:: STATED TASK ::
Give the number of lines that contain the string "Blender", and nothing else.

_ _ _

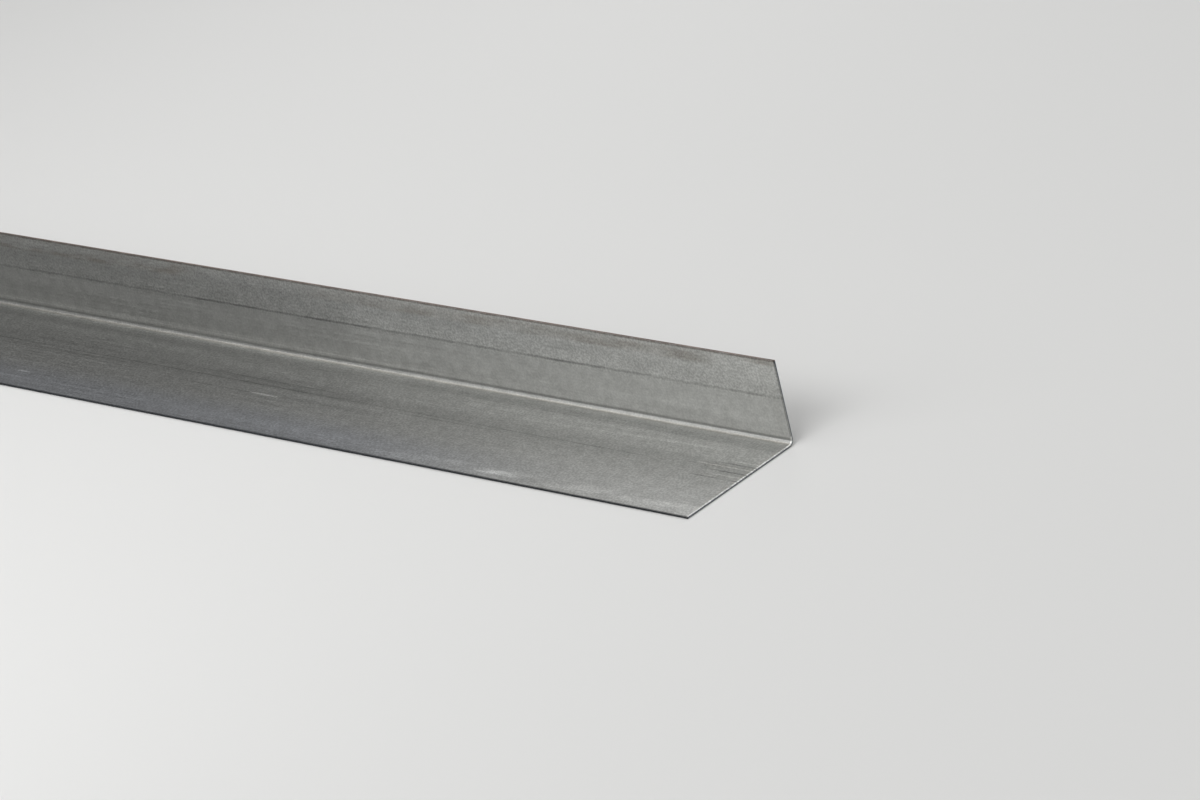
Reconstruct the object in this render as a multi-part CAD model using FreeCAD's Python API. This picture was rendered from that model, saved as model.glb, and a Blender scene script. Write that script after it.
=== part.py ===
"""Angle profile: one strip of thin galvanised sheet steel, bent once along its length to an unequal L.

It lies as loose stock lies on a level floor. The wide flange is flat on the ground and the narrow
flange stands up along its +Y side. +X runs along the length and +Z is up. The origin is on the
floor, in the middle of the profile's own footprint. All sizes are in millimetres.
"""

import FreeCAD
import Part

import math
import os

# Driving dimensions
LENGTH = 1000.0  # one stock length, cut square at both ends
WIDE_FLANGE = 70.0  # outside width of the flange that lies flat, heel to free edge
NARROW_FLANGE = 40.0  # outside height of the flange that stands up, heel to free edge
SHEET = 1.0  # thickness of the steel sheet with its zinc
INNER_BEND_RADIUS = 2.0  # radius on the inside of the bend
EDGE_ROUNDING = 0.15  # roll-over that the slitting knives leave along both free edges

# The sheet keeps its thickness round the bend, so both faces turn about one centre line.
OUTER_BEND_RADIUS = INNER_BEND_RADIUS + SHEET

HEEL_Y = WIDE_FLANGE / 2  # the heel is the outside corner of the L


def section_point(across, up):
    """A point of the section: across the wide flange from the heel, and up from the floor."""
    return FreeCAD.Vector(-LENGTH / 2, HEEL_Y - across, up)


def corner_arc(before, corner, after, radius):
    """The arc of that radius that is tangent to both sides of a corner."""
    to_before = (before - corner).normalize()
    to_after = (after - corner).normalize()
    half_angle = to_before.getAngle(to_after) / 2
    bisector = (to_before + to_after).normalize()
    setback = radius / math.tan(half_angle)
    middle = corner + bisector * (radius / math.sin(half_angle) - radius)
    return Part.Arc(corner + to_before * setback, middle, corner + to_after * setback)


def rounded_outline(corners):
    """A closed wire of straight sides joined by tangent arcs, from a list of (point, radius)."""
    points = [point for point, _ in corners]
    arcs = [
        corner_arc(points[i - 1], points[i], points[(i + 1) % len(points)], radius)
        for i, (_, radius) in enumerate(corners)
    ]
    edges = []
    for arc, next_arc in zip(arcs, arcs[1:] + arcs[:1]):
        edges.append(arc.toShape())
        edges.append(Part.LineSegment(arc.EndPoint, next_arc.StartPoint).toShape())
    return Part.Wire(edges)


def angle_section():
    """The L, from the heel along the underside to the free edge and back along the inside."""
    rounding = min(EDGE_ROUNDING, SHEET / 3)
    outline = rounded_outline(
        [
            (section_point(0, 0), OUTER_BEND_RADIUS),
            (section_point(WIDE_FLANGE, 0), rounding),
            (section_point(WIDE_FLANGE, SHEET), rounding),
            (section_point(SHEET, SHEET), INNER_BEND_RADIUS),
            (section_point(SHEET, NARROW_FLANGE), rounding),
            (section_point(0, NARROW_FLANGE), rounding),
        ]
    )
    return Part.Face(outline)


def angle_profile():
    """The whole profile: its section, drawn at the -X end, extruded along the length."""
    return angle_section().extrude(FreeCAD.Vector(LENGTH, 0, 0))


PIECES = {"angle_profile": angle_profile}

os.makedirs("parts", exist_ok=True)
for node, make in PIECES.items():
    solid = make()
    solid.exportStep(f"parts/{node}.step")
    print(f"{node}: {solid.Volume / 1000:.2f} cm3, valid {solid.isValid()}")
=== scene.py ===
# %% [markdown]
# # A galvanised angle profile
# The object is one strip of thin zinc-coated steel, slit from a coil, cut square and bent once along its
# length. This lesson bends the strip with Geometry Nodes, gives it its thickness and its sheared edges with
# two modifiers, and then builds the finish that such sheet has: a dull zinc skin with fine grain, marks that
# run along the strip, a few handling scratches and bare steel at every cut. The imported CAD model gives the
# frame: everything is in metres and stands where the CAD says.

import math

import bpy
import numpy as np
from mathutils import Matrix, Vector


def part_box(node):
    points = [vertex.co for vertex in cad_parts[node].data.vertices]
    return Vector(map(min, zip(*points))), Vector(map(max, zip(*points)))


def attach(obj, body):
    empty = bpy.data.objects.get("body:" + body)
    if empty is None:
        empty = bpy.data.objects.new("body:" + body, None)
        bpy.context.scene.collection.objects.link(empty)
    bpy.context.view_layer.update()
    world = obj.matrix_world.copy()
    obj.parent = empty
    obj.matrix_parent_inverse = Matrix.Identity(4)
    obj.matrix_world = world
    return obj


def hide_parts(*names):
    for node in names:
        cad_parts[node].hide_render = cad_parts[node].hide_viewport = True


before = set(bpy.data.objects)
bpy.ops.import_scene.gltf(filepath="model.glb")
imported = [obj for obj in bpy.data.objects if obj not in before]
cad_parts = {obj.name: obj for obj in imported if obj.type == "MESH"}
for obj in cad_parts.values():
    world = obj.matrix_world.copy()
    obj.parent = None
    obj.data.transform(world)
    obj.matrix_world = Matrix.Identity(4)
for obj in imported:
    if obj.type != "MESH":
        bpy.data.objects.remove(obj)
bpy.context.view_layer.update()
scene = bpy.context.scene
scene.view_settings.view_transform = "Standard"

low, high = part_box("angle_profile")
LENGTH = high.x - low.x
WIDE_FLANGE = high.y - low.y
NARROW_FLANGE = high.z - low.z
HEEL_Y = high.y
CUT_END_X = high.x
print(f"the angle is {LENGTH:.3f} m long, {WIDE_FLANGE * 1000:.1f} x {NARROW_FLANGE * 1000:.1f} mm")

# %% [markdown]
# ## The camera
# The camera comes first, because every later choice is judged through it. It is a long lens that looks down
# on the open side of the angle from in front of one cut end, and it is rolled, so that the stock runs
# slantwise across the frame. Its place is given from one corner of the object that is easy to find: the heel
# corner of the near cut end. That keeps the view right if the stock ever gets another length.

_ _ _

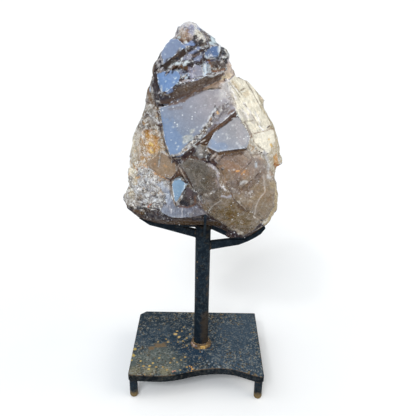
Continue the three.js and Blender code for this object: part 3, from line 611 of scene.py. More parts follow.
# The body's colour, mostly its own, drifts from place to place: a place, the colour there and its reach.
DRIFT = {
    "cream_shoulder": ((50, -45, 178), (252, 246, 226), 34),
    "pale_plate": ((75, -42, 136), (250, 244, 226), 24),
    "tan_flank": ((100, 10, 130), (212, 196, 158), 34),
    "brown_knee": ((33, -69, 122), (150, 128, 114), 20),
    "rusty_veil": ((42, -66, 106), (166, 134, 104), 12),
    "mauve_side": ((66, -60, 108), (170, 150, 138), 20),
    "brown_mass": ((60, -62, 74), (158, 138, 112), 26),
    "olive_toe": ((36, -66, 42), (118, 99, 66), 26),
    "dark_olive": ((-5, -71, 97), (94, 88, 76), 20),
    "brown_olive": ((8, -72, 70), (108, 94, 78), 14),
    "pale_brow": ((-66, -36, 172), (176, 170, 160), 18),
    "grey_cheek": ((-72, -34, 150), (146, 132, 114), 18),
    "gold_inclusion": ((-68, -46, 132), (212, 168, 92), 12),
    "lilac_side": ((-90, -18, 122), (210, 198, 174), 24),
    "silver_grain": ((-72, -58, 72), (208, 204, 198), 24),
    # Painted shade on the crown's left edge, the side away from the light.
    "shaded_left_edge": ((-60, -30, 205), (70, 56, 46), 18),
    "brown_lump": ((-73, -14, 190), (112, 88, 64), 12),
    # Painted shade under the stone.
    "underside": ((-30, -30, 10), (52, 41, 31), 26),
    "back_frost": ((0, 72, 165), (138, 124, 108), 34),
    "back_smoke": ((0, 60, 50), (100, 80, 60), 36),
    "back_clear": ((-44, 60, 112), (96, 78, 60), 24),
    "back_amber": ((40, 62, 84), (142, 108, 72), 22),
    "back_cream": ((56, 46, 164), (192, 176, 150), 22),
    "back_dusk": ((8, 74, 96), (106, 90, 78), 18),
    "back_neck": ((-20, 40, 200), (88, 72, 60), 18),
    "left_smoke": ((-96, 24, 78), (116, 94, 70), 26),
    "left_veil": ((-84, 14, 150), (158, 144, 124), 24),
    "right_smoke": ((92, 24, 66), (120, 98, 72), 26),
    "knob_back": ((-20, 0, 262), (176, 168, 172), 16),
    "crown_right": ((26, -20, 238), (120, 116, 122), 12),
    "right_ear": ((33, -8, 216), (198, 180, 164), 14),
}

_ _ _

:: TASK RESPONSE ::
2